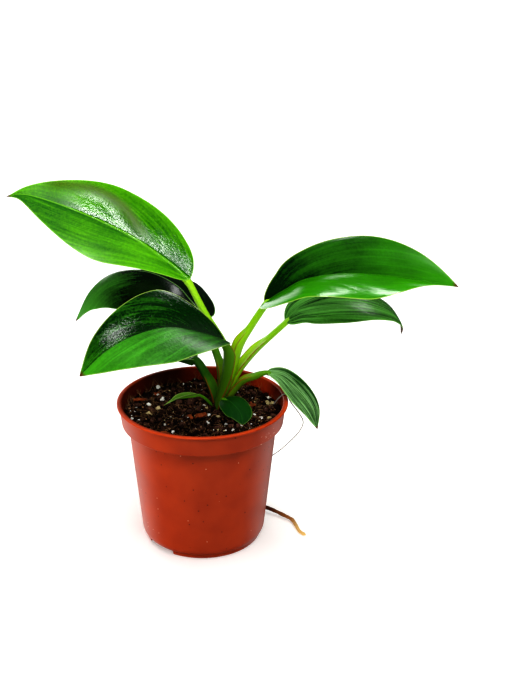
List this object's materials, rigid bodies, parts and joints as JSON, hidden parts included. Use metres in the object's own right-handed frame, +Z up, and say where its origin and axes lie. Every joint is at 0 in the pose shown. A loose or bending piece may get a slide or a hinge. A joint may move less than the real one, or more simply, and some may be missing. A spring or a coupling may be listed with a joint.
{
  "type": "potted philodendron",
  "caption": "Young leafy philodendron with long arching leaves on sheathed stalks, growing in soil in a tapered plastic nursery pot that stands on its foot ring.",
  "frame": {"origin": "on the surface it stands on, under the middle of the whole plant's bounding box", "axes": "+Z up, +X along the plant's greatest spread, towards the long upper right leaf, -Y towards the viewer of the picture"},
  "size_m": [0.3272, 0.1626, 0.2453],
  "materials": {
    "pot_plastic": "satin",
    "soil": "matte",
    "stem": "matte",
    "root": "matte",
    "leaf_young": "gloss",
    "leaf_mid": "gloss",
    "leaf_dark": "gloss"
  },
  "bodies": {
    "root": {"pot": "pot_plastic", "soil": "soil", "stem": "stem", "root": "root", "leaf_upper_left": "leaf_young", "leaf_upper_right": "leaf_mid", "leaf_rear_left": "leaf_dark", "leaf_front_left": "leaf_dark", "leaf_rear_right": "leaf_dark", "leaf_low_left": "leaf_dark", "leaf_right": "leaf_mid", "leaf_front": "leaf_dark", "leaf_soil_left": "leaf_young"}
  },
  "joints": []
}
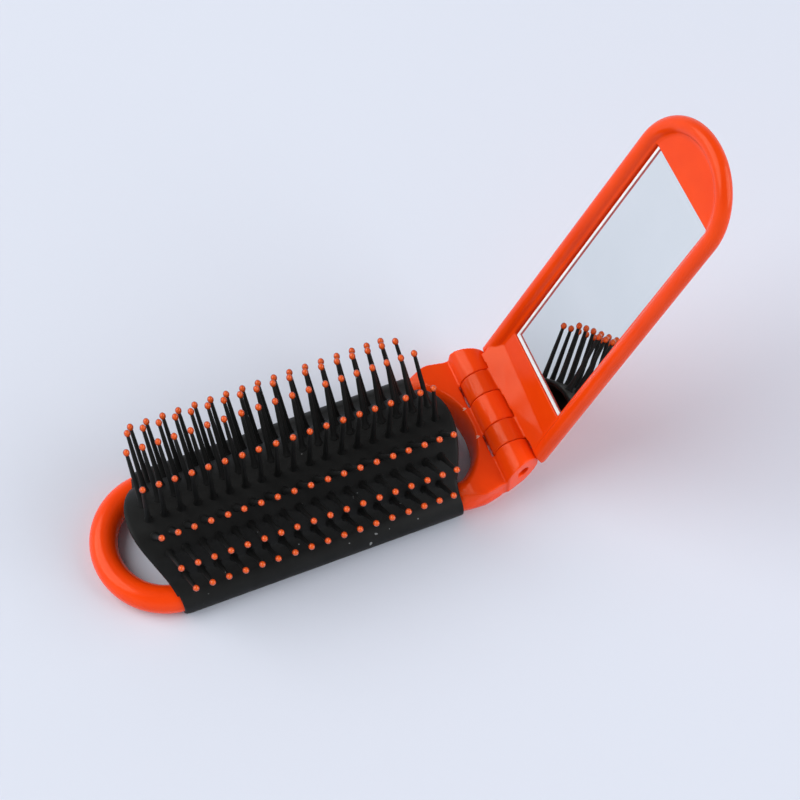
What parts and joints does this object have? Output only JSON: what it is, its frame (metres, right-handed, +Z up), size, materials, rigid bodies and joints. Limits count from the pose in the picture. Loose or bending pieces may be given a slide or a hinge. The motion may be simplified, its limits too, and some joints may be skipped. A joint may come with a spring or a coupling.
{
  "type": "pocket mirror comb",
  "caption": "Folding pocket hair brush: loop frame, arched rubber pad with beaded pins, and a hinged lid with a mirror that closes over the pins.",
  "frame": {"origin": "middle of the flat underside of the frame's web, beneath the middle hinge knuckle", "axes": "+Z up from the desk, +X from the loop end towards the hinge, +Y across the brush along the hinge"},
  "size_m": [0.1425, 0.044, 0.093],
  "materials": {
    "frame_orange": "glossy orange-red moulded plastic",
    "lid_orange": "glossy orange-red moulded plastic",
    "pad_rubber": "matte black moulded rubber; the bead at each pin's end is orange in the scene",
    "pin_steel": "plain steel wire pin",
    "mirror_silver": "clear silvered glass"
  },
  "bodies": {
    "frame": {"brush_frame": "frame_orange", "hinge_pin": "pin_steel", "pad_channel_far": "pad_rubber", "pad_channel_near": "pad_rubber", "bristle_row_1": "pad_rubber", "bristle_row_2": "pad_rubber", "bristle_row_3": "pad_rubber", "bristle_row_4": "pad_rubber", "bristle_row_5": "pad_rubber", "bristle_row_6": "pad_rubber", "bristle_row_7": "pad_rubber"},
    "lid": {"mirror_lid": "lid_orange", "mirror_glass": "mirror_silver"}
  },
  "joints": [
    {"name": "lid_hinge", "type": "hinge", "parent": "frame", "child": "lid", "pos_m": [0.00525, 0, 0.0082], "axis": [0, 1, 0], "range_deg": [-116.5, 64.7], "deforming": ["bristle_row_1", "bristle_row_2", "bristle_row_3", "bristle_row_4", "bristle_row_5", "bristle_row_6", "bristle_row_7"]}
  ]
}
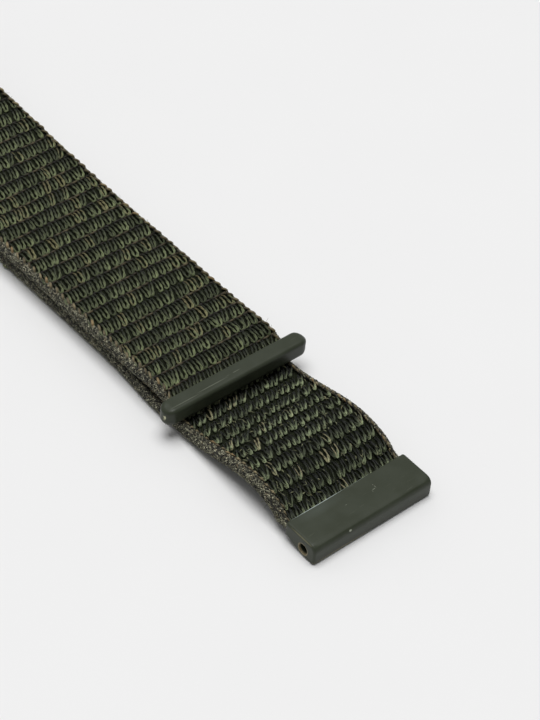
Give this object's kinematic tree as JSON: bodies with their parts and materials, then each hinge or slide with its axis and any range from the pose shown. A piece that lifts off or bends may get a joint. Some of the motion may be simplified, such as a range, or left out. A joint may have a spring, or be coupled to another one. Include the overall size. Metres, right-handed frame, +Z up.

*-*-*

• _Given request_: Using the entries above, return each line in which the word "picture" occurs.

• _Written reply_:
  "frame": {"origin": "on the surface it stands on, under the middle of the whole plant's bounding box", "axes": "+Z up, +X along the plant's greatest spread, towards the long upper right leaf, -Y towards the viewer of the picture"},
What parts and joints does this object have? Output only JSON: what it is, its frame (metres, right-handed, +Z up), size, materials, rigid bodies and joints. Limits count from the pose in the picture. Loose or bending pieces may be given a slide or a hinge. The motion may be simplified, its limits too, and some joints may be skipped. A joint may come with a spring or a coupling.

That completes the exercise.